*WORK TO COMPLETE*
The first line to copy is the one with "for name, piece"; the last is the one with "bpy.data.objects.remove(obj)". Copy each line in that range exactly, leaving out all others.

*RAW DATA*
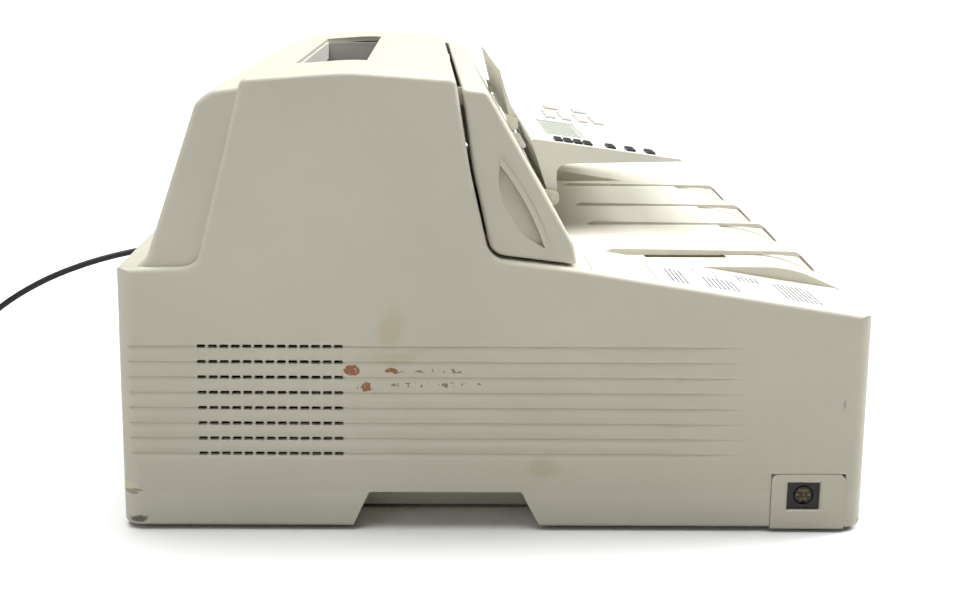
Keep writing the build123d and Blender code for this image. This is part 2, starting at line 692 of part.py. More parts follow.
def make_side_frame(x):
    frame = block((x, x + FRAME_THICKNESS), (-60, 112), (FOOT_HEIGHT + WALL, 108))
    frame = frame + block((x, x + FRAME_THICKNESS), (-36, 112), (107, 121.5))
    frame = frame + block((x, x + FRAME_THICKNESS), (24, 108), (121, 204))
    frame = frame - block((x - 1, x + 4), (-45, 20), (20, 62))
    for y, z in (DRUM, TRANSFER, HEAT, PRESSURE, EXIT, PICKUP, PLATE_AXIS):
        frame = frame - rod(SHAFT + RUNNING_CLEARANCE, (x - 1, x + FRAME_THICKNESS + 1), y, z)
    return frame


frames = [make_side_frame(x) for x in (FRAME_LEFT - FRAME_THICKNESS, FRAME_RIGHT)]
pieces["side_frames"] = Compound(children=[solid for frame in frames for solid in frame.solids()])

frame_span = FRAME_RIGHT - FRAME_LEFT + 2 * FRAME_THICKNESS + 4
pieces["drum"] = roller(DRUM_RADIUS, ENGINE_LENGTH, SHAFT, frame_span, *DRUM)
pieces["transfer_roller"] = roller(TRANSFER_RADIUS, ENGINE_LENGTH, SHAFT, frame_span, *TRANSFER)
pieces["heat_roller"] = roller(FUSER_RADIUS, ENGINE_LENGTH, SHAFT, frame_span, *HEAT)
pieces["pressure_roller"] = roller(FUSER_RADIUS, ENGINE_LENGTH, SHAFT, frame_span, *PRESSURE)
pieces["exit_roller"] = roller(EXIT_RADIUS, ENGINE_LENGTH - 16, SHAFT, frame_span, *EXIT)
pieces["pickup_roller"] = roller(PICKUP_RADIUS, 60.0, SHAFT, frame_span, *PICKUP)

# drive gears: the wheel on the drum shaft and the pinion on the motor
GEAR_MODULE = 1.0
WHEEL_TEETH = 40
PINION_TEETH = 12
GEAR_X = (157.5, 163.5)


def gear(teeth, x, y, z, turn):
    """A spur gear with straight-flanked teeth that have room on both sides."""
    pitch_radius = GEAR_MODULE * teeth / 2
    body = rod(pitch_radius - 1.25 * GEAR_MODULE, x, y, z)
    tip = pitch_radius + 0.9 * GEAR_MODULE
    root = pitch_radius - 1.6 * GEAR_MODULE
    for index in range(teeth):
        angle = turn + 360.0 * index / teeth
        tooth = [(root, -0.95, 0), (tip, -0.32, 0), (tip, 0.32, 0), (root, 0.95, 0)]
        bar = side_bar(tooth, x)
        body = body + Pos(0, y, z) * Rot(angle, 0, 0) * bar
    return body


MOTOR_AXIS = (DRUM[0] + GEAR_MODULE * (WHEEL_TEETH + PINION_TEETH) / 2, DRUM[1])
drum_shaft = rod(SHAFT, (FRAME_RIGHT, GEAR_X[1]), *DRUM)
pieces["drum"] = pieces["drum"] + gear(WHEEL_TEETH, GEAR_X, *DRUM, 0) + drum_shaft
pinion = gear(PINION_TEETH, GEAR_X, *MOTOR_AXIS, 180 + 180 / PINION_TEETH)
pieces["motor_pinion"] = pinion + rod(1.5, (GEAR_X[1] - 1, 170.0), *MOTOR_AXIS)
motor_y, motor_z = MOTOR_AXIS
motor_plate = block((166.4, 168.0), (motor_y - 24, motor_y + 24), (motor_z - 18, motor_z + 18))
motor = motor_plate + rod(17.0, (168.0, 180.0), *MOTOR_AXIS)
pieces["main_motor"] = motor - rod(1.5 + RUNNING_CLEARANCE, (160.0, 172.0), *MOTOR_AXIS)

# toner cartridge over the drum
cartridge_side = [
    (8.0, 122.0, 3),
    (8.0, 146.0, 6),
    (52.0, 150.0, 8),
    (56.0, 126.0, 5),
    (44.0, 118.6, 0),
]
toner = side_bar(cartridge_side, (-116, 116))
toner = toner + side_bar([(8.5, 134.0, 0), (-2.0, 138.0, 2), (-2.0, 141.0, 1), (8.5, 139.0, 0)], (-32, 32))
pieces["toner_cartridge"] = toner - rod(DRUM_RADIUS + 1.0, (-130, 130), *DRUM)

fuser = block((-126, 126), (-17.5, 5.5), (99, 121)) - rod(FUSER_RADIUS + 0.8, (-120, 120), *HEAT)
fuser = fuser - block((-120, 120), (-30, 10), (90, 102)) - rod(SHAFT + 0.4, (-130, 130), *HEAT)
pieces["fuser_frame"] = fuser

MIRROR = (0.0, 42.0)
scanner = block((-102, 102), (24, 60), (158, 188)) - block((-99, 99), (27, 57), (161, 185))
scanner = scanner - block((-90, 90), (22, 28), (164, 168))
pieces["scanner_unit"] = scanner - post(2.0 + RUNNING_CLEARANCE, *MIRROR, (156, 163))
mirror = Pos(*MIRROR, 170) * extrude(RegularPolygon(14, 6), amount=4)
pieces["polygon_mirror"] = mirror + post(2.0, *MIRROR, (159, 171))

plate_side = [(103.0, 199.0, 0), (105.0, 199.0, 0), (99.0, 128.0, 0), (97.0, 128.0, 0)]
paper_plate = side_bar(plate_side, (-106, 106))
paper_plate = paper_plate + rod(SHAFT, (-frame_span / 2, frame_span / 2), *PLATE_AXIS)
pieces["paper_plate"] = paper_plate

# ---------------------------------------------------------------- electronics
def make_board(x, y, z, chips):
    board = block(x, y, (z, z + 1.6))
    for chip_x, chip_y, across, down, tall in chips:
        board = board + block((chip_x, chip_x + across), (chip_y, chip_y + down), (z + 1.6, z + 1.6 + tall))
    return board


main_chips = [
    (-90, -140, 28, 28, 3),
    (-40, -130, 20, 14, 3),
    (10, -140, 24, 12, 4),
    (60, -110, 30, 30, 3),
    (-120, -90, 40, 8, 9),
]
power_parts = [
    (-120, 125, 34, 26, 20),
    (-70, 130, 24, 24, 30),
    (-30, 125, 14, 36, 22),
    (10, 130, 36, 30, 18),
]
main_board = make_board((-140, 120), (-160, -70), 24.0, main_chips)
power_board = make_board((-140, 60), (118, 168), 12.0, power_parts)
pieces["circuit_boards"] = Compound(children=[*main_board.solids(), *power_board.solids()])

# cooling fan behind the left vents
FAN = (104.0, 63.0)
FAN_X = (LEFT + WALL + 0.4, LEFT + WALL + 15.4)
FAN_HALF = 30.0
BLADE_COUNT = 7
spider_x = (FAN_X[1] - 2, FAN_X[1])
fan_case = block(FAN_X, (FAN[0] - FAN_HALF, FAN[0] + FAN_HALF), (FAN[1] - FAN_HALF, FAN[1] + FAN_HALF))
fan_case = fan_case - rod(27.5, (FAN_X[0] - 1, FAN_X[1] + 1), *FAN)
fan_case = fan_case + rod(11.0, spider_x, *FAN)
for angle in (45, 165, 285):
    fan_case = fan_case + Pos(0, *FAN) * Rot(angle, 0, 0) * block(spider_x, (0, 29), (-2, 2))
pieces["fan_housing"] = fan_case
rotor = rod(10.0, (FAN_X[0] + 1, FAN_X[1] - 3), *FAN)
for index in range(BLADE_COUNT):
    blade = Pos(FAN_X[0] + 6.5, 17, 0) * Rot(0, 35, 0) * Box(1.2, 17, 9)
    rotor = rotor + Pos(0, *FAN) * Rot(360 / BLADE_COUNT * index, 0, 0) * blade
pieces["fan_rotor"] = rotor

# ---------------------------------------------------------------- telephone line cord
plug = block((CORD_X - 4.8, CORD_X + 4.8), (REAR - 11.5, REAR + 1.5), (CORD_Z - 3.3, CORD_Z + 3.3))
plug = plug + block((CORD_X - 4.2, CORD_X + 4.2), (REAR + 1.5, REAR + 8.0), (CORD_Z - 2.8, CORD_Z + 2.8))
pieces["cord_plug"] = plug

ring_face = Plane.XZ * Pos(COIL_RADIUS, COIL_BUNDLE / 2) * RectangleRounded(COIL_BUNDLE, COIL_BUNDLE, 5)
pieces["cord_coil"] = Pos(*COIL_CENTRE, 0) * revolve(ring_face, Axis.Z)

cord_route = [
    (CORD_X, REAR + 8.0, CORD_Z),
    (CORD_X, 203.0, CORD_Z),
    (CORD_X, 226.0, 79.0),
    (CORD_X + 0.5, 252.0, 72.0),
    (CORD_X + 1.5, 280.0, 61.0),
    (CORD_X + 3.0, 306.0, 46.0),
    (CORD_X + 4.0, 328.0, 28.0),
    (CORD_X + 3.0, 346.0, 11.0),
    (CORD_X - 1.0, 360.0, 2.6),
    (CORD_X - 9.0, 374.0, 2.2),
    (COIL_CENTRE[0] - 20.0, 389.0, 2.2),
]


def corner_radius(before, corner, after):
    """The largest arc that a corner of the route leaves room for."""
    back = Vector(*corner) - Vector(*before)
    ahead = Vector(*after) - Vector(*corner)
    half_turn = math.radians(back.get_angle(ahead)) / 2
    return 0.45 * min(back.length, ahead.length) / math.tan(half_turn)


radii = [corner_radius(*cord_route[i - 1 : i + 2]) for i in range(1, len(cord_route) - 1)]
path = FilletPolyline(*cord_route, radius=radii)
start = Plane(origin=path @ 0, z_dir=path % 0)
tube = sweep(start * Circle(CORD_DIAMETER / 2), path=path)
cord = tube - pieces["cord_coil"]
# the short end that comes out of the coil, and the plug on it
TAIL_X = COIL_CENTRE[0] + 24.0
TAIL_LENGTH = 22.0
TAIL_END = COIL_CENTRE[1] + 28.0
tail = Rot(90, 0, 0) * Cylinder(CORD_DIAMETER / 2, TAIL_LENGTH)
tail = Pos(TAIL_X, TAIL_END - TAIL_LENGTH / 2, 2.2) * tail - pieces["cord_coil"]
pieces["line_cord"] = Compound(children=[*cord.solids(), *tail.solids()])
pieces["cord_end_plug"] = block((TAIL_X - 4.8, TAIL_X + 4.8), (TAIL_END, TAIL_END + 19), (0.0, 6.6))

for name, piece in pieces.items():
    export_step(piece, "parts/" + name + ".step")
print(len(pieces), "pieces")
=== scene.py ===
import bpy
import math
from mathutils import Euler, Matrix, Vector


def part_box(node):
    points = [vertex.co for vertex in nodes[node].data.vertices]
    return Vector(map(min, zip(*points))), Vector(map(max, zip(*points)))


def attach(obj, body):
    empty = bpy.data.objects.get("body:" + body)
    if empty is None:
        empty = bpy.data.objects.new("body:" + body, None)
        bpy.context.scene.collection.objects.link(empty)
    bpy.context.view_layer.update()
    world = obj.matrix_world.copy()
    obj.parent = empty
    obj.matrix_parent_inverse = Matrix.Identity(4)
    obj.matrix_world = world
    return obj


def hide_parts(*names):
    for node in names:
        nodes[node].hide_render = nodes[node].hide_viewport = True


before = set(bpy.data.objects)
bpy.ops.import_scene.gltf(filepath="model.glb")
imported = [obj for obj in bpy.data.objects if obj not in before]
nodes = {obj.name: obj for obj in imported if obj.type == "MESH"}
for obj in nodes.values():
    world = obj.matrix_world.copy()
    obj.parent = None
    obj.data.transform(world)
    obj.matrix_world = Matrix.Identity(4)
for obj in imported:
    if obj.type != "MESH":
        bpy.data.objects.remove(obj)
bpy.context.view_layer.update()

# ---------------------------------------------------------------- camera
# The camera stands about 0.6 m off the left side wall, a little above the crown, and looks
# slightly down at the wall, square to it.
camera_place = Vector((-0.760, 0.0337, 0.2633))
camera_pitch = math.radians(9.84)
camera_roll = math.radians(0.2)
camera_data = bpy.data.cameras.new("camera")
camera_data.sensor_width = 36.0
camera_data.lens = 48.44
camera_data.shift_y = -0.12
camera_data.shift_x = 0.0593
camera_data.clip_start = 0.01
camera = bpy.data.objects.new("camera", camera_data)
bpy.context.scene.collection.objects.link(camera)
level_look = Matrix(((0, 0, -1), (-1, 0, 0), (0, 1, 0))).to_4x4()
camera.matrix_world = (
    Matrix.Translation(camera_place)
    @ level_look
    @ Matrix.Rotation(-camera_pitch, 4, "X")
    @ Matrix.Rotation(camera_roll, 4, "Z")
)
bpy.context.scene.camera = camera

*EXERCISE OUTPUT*
for name, piece in pieces.items():
    export_step(piece, "parts/" + name + ".step")
print(len(pieces), "pieces")
=== scene.py ===
import bpy
import math
from mathutils import Euler, Matrix, Vector


def part_box(node):
    points = [vertex.co for vertex in nodes[node].data.vertices]
    return Vector(map(min, zip(*points))), Vector(map(max, zip(*points)))


def attach(obj, body):
    empty = bpy.data.objects.get("body:" + body)
    if empty is None:
        empty = bpy.data.objects.new("body:" + body, None)
        bpy.context.scene.collection.objects.link(empty)
    bpy.context.view_layer.update()
    world = obj.matrix_world.copy()
    obj.parent = empty
    obj.matrix_parent_inverse = Matrix.Identity(4)
    obj.matrix_world = world
    return obj


def hide_parts(*names):
    for node in names:
        nodes[node].hide_render = nodes[node].hide_viewport = True


before = set(bpy.data.objects)
bpy.ops.import_scene.gltf(filepath="model.glb")
imported = [obj for obj in bpy.data.objects if obj not in before]
nodes = {obj.name: obj for obj in imported if obj.type == "MESH"}
for obj in nodes.values():
    world = obj.matrix_world.copy()
    obj.parent = None
    obj.data.transform(world)
    obj.matrix_world = Matrix.Identity(4)
for obj in imported:
    if obj.type != "MESH":
        bpy.data.objects.remove(obj)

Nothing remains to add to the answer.